# Brief
Every line from the first one to the line containing "NUB_VOXEL = 0.05" should be echoed exactly; leave out the rest.

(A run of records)

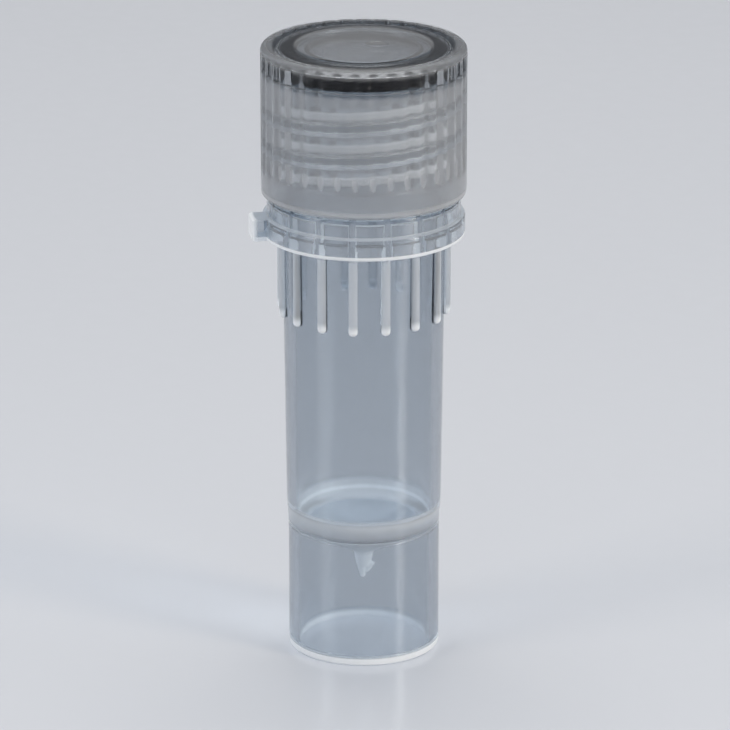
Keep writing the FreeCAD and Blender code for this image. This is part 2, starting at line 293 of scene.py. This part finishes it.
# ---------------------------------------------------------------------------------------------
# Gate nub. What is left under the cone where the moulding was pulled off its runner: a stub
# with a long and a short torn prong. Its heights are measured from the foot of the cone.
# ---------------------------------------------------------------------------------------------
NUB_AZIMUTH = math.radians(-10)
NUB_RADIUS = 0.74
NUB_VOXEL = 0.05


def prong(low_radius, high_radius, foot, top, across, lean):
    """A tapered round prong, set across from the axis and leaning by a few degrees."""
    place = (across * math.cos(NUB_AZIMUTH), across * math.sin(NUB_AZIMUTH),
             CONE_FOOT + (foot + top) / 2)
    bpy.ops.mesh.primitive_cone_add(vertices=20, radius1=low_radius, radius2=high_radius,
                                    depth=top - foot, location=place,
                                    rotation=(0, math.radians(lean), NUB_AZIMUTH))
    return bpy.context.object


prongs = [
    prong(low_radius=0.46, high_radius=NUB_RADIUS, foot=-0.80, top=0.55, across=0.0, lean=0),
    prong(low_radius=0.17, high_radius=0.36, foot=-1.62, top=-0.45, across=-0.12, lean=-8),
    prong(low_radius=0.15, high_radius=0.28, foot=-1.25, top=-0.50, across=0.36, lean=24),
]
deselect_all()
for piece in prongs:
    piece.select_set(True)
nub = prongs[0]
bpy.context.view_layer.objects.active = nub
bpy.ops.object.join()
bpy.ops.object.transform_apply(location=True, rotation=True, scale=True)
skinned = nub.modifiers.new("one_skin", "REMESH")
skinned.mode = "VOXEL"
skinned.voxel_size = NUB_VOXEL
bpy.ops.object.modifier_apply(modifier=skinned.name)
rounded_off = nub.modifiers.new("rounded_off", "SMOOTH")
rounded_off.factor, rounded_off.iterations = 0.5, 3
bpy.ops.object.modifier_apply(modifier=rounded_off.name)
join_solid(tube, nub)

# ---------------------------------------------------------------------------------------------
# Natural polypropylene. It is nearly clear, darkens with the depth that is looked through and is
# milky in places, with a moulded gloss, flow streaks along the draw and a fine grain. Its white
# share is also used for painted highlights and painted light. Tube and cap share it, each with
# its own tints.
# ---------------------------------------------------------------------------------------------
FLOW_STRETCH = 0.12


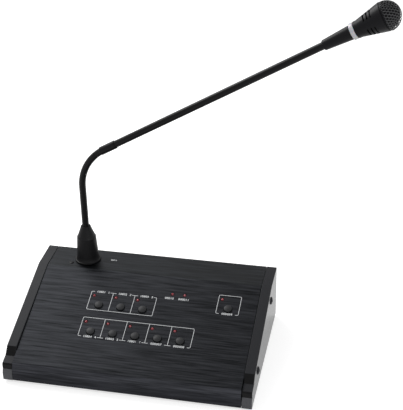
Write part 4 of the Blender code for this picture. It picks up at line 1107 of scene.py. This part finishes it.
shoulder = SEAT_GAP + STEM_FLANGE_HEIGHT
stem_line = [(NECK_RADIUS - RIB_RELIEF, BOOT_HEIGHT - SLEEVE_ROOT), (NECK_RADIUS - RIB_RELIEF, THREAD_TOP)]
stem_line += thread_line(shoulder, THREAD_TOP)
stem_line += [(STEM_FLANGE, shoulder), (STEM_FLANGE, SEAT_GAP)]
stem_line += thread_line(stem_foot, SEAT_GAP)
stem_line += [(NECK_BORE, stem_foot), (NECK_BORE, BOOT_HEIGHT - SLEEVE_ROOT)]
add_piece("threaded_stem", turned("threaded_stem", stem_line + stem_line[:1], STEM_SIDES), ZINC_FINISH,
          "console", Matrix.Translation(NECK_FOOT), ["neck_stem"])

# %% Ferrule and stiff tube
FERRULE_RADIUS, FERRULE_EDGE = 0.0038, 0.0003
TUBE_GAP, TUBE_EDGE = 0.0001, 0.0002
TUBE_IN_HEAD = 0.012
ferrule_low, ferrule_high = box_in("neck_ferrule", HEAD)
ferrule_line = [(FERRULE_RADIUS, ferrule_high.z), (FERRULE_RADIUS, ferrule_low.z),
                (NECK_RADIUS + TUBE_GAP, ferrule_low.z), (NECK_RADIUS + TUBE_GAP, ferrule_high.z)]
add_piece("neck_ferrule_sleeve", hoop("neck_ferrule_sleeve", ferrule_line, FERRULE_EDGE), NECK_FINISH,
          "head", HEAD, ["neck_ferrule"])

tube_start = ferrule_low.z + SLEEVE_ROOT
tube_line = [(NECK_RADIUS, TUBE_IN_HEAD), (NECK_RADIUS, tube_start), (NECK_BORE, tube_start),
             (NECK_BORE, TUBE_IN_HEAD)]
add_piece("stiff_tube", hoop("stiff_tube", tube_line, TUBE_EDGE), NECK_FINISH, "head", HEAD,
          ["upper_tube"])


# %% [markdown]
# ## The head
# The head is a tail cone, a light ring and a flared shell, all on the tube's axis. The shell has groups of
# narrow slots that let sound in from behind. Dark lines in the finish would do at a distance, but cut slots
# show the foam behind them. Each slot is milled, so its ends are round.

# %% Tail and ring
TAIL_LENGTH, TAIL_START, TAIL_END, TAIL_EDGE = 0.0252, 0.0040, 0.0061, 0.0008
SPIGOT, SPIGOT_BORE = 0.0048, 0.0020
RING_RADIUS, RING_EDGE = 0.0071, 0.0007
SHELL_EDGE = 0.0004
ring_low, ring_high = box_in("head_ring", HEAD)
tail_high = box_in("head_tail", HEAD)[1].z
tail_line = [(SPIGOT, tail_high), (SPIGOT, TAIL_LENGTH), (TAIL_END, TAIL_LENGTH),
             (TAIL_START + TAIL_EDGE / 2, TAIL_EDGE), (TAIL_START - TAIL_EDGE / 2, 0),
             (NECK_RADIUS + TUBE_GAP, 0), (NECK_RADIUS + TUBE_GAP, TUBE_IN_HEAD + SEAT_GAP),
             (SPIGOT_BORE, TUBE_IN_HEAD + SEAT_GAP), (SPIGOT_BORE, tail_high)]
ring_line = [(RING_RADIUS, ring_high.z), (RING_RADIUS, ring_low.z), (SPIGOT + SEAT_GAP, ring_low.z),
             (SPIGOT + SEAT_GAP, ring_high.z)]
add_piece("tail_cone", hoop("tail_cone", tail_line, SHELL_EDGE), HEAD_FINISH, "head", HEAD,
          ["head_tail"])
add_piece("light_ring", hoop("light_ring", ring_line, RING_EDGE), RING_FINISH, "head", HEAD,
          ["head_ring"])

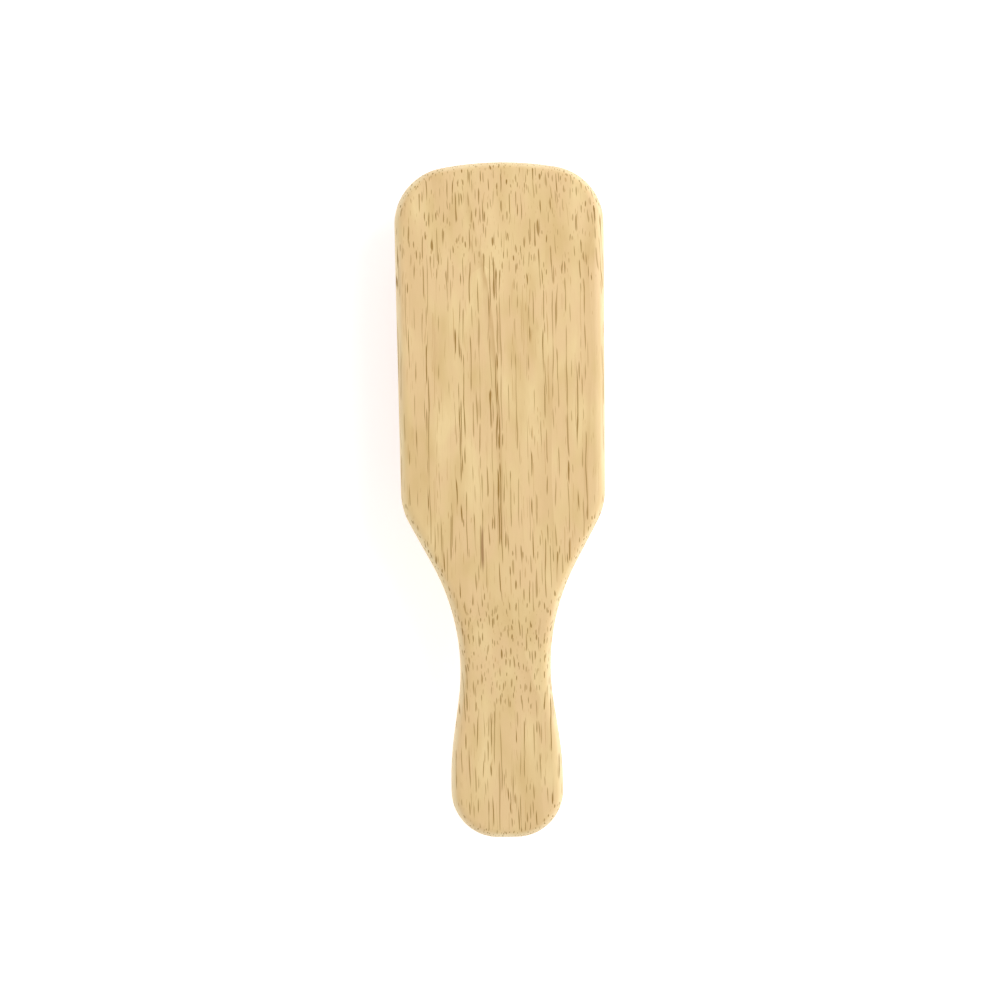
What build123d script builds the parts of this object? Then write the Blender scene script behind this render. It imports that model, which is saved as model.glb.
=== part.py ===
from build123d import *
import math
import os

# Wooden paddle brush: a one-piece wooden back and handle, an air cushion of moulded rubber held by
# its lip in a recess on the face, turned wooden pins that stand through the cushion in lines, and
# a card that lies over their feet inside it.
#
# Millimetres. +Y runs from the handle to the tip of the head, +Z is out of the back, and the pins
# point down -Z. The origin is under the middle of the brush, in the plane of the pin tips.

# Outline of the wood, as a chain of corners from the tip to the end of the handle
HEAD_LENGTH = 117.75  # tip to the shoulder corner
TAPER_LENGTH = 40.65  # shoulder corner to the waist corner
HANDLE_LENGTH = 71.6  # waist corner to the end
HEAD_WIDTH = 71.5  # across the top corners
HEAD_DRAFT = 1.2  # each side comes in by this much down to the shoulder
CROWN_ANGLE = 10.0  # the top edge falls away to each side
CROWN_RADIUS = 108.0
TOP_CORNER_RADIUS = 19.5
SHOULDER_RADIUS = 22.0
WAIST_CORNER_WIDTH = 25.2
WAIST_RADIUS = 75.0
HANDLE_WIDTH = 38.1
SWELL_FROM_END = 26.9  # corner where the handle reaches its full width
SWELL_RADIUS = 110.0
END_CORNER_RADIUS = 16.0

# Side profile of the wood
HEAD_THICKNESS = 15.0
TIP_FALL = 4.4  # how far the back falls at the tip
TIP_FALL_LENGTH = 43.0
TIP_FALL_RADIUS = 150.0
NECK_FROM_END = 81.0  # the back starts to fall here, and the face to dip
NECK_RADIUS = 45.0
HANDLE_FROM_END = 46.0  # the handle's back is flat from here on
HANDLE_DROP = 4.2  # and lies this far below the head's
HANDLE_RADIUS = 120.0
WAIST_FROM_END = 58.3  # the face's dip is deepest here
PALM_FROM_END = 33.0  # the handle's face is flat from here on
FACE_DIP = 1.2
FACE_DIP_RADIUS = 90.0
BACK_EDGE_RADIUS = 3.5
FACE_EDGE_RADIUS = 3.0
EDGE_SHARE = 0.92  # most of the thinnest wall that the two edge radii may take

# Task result
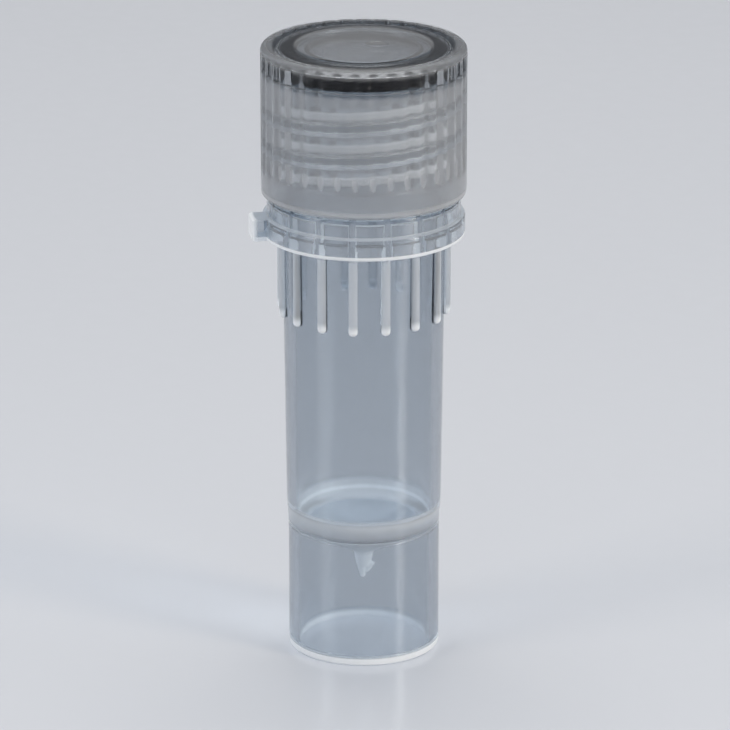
Keep writing the FreeCAD and Blender code for this image. This is part 2, starting at line 293 of scene.py. This part finishes it.
# ---------------------------------------------------------------------------------------------
# Gate nub. What is left under the cone where the moulding was pulled off its runner: a stub
# with a long and a short torn prong. Its heights are measured from the foot of the cone.
# ---------------------------------------------------------------------------------------------
NUB_AZIMUTH = math.radians(-10)
NUB_RADIUS = 0.74
NUB_VOXEL = 0.05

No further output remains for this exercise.